## [Description of the task]
Note each line that includes the word "from". Copy those lines.
Begin Provided data
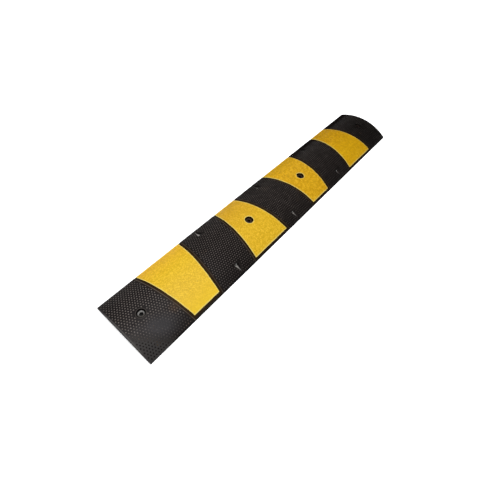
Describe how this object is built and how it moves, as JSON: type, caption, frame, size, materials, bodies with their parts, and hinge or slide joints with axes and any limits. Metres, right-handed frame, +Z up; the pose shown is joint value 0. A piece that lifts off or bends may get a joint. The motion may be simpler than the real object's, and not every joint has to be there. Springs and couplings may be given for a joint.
{
  "type": "rubber speed bump",
  "caption": "Low rounded black rubber speed bump section with tapered reflective yellow panels, countersunk bolt holes and small reflectors set in notches along both slopes.",
  "frame": {"origin": "middle of the flat underside, on the ground", "axes": "+X along the length of the section, +Y across the width towards one slope, +Z up from the ground"},
  "size_m": [1.83, 0.305, 0.05],
  "materials": {
    "black_rubber": "matt moulded rubber with small raised dots",
    "reflective_yellow": "matt glass-bead reflective sheet",
    "zinc_steel": "dull zinc plate",
    "cup_metal": "satin",
    "clear_lens": "clear"
  },
  "bodies": {
    "root": {"bump_body": "black_rubber", "yellow_panel_1": "reflective_yellow", "yellow_panel_2": "reflective_yellow", "yellow_panel_3": "reflective_yellow", "yellow_panel_4": "reflective_yellow", "bolt_washer_1": "zinc_steel", "bolt_washer_2": "zinc_steel", "bolt_washer_3": "zinc_steel", "bolt_washer_4": "zinc_steel", "reflector_cup_left_1": "cup_metal", "reflector_cup_left_2": "cup_metal", "reflector_cup_left_3": "cup_metal", "reflector_cup_right_1": "cup_metal", "reflector_cup_right_2": "cup_metal", "reflector_cup_right_3": "cup_metal", "reflector_lens_left_1": "clear_lens", "reflector_lens_left_2": "clear_lens", "reflector_lens_left_3": "clear_lens", "reflector_lens_right_1": "clear_lens", "reflector_lens_right_2": "clear_lens", "reflector_lens_right_3": "clear_lens"}
  },
  "joints": []
}
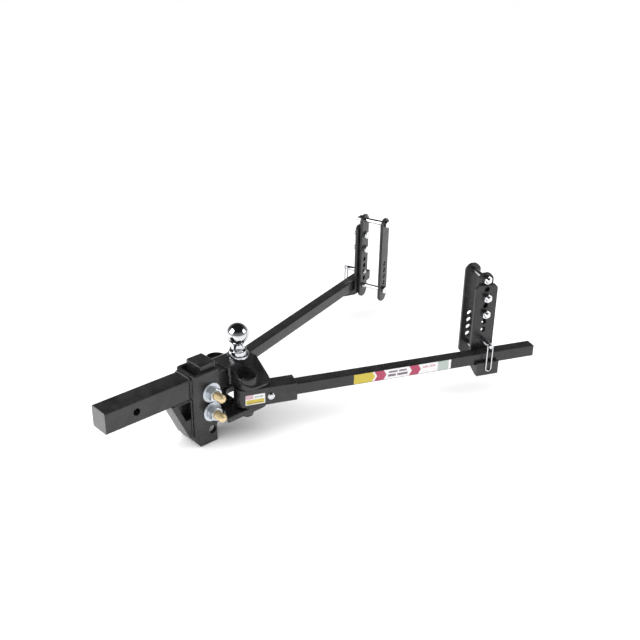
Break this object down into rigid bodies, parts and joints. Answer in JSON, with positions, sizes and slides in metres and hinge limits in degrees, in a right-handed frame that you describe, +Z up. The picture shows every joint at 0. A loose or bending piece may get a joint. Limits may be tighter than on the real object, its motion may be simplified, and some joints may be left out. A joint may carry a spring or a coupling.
{
  "type": "weight distribution hitch",
  "caption": "Weight distribution hitch: receiver shank, tilting ball head, swinging spring arms and bolt-on frame brackets.",
  "frame": {"origin": "centre of the shank bar's front end face", "axes": "+X back towards the trailer along the shank bar, +Y to the tow vehicle's right, +Z up"},
  "size_m": [1.0368, 0.6267, 0.307],
  "materials": {
    "black_paint": "satin black powder coat",
    "arm_coating": "semi-gloss black coat on spring steel",
    "chrome": "polished chrome plate",
    "bright_zinc": "bright zinc plate",
    "yellow_zinc": "yellow zinc plate",
    "blue_zinc": "clear blue zinc plate",
    "black_steel": "black oxide",
    "bronze": "bearing bronze"
  },
  "bodies": {
    "shank": {"shank_bar": "black_paint", "shank_channel": "black_paint", "shank_gusset": "black_paint", "upper_clamp_bolt": "yellow_zinc", "lower_clamp_bolt": "yellow_zinc", "upper_clamp_nut": "blue_zinc", "lower_clamp_nut": "blue_zinc", "upper_head_washer": "blue_zinc", "upper_nut_washer": "blue_zinc", "lower_head_washer": "blue_zinc", "lower_nut_washer": "blue_zinc"},
    "head": {"head_neck": "black_paint", "head_top_plate": "black_paint", "head_bottom_plate": "black_paint", "hitch_ball": "chrome", "ball_lock_washer": "blue_zinc", "ball_nut": "blue_zinc", "left_pivot_bolt": "black_steel", "left_pivot_nut": "black_steel", "left_upper_friction_washer": "black_steel", "left_lower_friction_washer": "black_steel", "right_pivot_bolt": "black_steel", "right_pivot_nut": "black_steel", "right_upper_friction_washer": "black_steel", "right_lower_friction_washer": "black_steel"},
    "left_arm": {"left_socket": "black_paint", "left_bushing": "bronze", "left_spring_arm": "arm_coating"},
    "left_retainer": {"left_retaining_pin": "chrome"},
    "left_bracket": {"left_inner_plate": "black_paint", "left_outer_plate": "black_paint", "left_angle_bracket": "black_paint", "left_low_frame_bolt": "bright_zinc", "left_top_frame_bolt": "bright_zinc", "left_low_frame_nut": "bright_zinc", "left_top_frame_nut": "bright_zinc", "left_low_angle_bolt": "bright_zinc", "left_top_angle_bolt": "bright_zinc", "left_low_angle_nut": "bright_zinc", "left_top_angle_nut": "bright_zinc"},
    "left_pin": {"left_lock_pin": "chrome"},
    "left_loop": {"left_bail": "chrome"},
    "right_arm": {"right_socket": "black_paint", "right_bushing": "bronze", "right_spring_arm": "arm_coating"},
    "right_retainer": {"right_retaining_pin": "chrome"},
    "right_bracket": {"right_inner_plate": "black_paint", "right_outer_plate": "black_paint", "right_angle_bracket": "black_paint", "right_low_frame_bolt": "bright_zinc", "right_top_frame_bolt": "bright_zinc", "right_low_frame_nut": "bright_zinc", "right_top_frame_nut": "bright_zinc", "right_low_angle_bolt": "bright_zinc", "right_top_angle_bolt": "bright_zinc", "right_low_angle_nut": "bright_zinc", "right_top_angle_nut": "bright_zinc"},
    "right_pin": {"right_lock_pin": "chrome"},
    "right_loop": {"right_bail": "chrome"}
  },
  "joints": [
    {"name": "head_tilt", "type": "hinge", "parent": "shank", "child": "head", "pos_m": [0.2538, 0, -0.019], "axis": [0, 1, 0], "range_deg": [-5, 5]},
    {"name": "left_arm_swing", "type": "hinge", "parent": "head", "child": "left_arm", "pos_m": [0.3365, -0.056, -0.047], "axis": [0, 0, -1], "range_deg": [-12, 50]},
    {"name": "left_retaining_pin_slide", "type": "slide", "parent": "left_arm", "child": "left_retainer", "axis": [-0.4051, -0.9143, 0], "range_m": [0, 0.055]},
    {"name": "left_bracket_slide", "type": "slide", "parent": "left_arm", "child": "left_bracket", "axis": [0.9143, -0.4051, 0], "range_m": [-0.1, 0.06]},
    {"name": "left_lock_pin_slide", "type": "slide", "parent": "left_bracket", "child": "left_pin", "axis": [-0.4051, -0.9143, 0], "range_m": [0, 0.065]},
    {"name": "left_bail_swing", "type": "hinge", "parent": "left_pin", "child": "left_loop", "pos_m": [0.86899, -0.32052, -0.0095], "axis": [-0.9143, 0.4051, 0], "range_deg": [0, 170]},
    {"name": "right_arm_swing", "type": "hinge", "parent": "head", "child": "right_arm", "pos_m": [0.3365, 0.056, -0.047], "axis": [0, 0, 1], "range_deg": [-12, 50]},
    {"name": "right_retaining_pin_slide", "type": "slide", "parent": "right_arm", "child": "right_retainer", "axis": [-0.2706, 0.9627, 0], "range_m": [0, 0.055]},
    {"name": "right_bracket_slide", "type": "slide", "parent": "right_arm", "child": "right_bracket", "axis": [0.9627, 0.2706, 0], "range_m": [-0.1, 0.06]},
    {"name": "right_lock_pin_slide", "type": "slide", "parent": "right_bracket", "child": "right_pin", "axis": [-0.2706, 0.9627, 0], "range_m": [0, 0.065]},
    {"name": "right_bail_swing", "type": "hinge", "parent": "right_pin", "child": "right_loop", "pos_m": [0.95711, 0.25756, -0.0095], "axis": [0.9627, 0.2706, 0], "range_deg": [0, 170]}
  ]
}
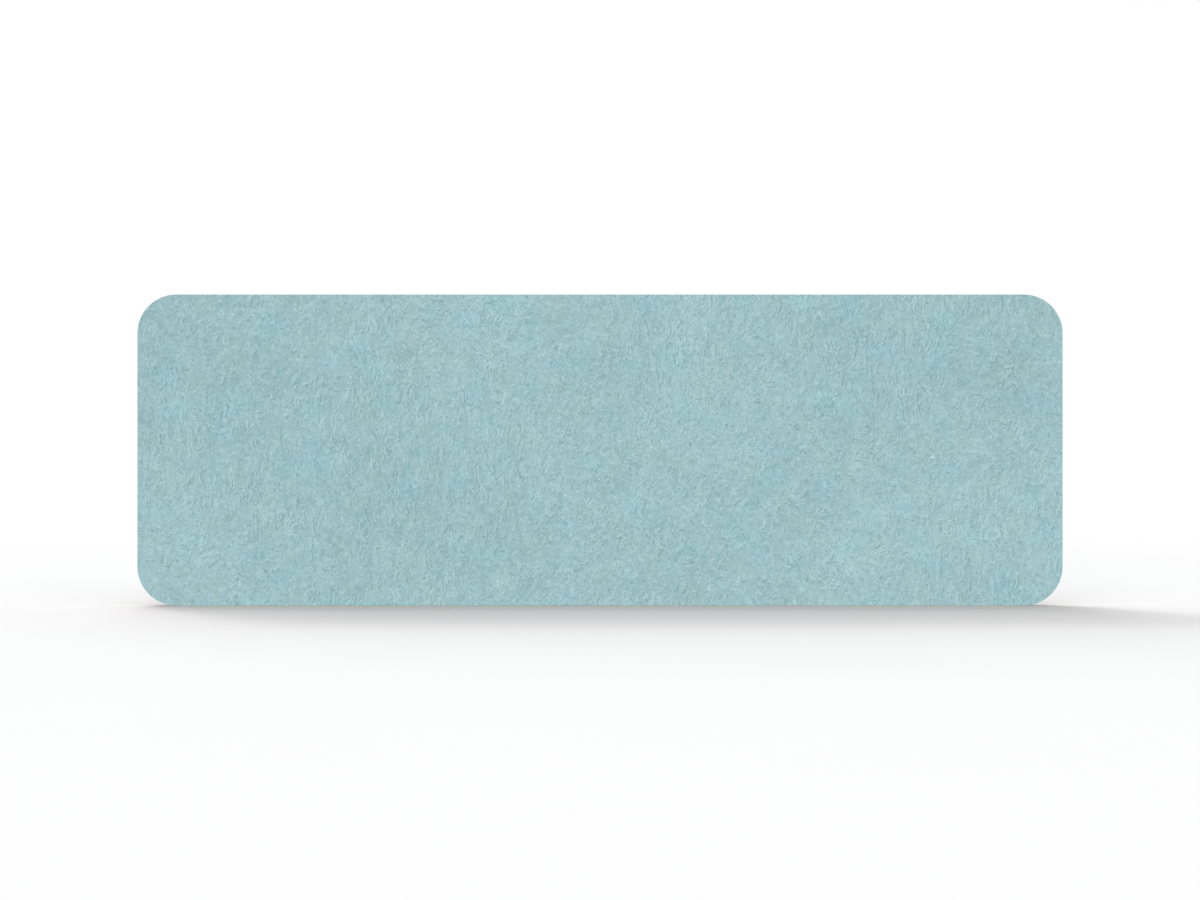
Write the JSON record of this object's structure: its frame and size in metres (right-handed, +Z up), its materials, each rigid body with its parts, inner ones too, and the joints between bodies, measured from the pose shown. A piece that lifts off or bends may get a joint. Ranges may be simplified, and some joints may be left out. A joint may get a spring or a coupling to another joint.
{
  "type": "acoustic divider screen",
  "caption": "Long, low acoustic divider panel of pale aqua felt with round corners, standing upright on flat steel feet hidden behind it.",
  "frame": {"origin": "middle of the panel's foot line: half way along the panel, in its middle plane, on the surface that it stands on", "axes": "+X runs along the panel to the viewer's right as seen from the front, +Y runs from the front face to the back where the feet are, +Z is up"},
  "size_m": [1.19, 0.185, 0.4],
  "materials": {
    "felt": "matted pale aqua felt, fully matt, with fine curled fibres",
    "hardboard": "bare brown hardboard",
    "powder_coat": "pale grey powder coat with a fine orange-peel texture",
    "rubber": "matt black rubber",
    "zinc_plate": "bright zinc plate, slightly satin"
  },
  "bodies": {
    "root": {"front_felt": "felt", "rear_felt": "felt", "core_board": "hardboard", "rim_strip": "felt", "bottom_strip": "felt", "left_foot": "powder_coat", "right_foot": "powder_coat", "left_foot_pads": "rubber", "right_foot_pads": "rubber", "left_clinch_nuts": "zinc_plate", "right_clinch_nuts": "zinc_plate", "left_cup_washers": "zinc_plate", "right_cup_washers": "zinc_plate", "left_screws": "zinc_plate", "right_screws": "zinc_plate"}
  },
  "joints": []
}
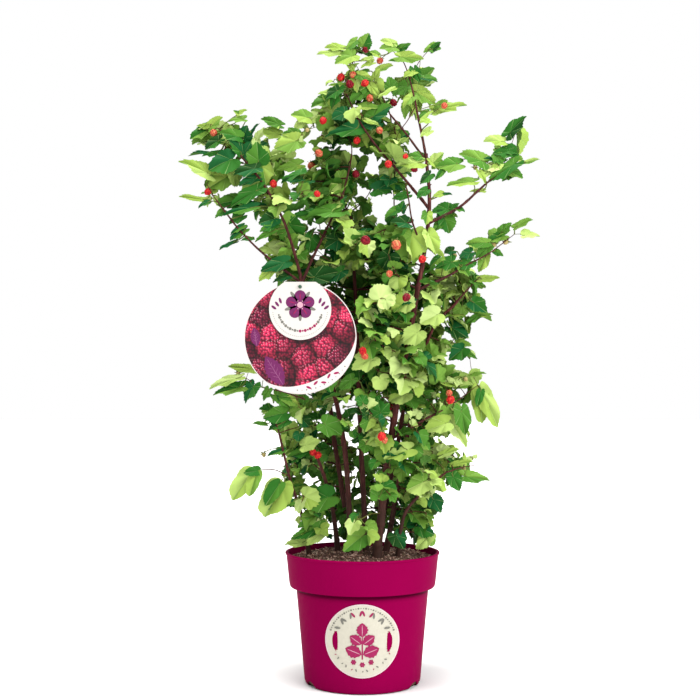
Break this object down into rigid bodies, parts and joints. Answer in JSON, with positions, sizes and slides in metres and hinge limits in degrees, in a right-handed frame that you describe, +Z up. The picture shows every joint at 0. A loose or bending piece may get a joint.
End Provided data
## [Exercise response]
  "frame": {"origin": "middle of the flat underside, on the ground", "axes": "+X along the length of the section, +Y across the width towards one slope, +Z up from the ground"},
Write the JSON record of this object's structure: its frame and size in metres (right-handed, +Z up), its materials, each rigid body with its parts, inner ones too, and the joints between bodies, measured from the pose shown. A piece that lifts off or bends may get a joint. Ranges may be simplified, and some joints may be left out. A joint may get a spring or a coupling to another joint.
  "frame": {"origin": "middle of the panel's foot line: half way along the panel, in its middle plane, on the surface that it stands on", "axes": "+X runs along the panel to the viewer's right as seen from the front, +Y runs from the front face to the back where the feet are, +Z is up"},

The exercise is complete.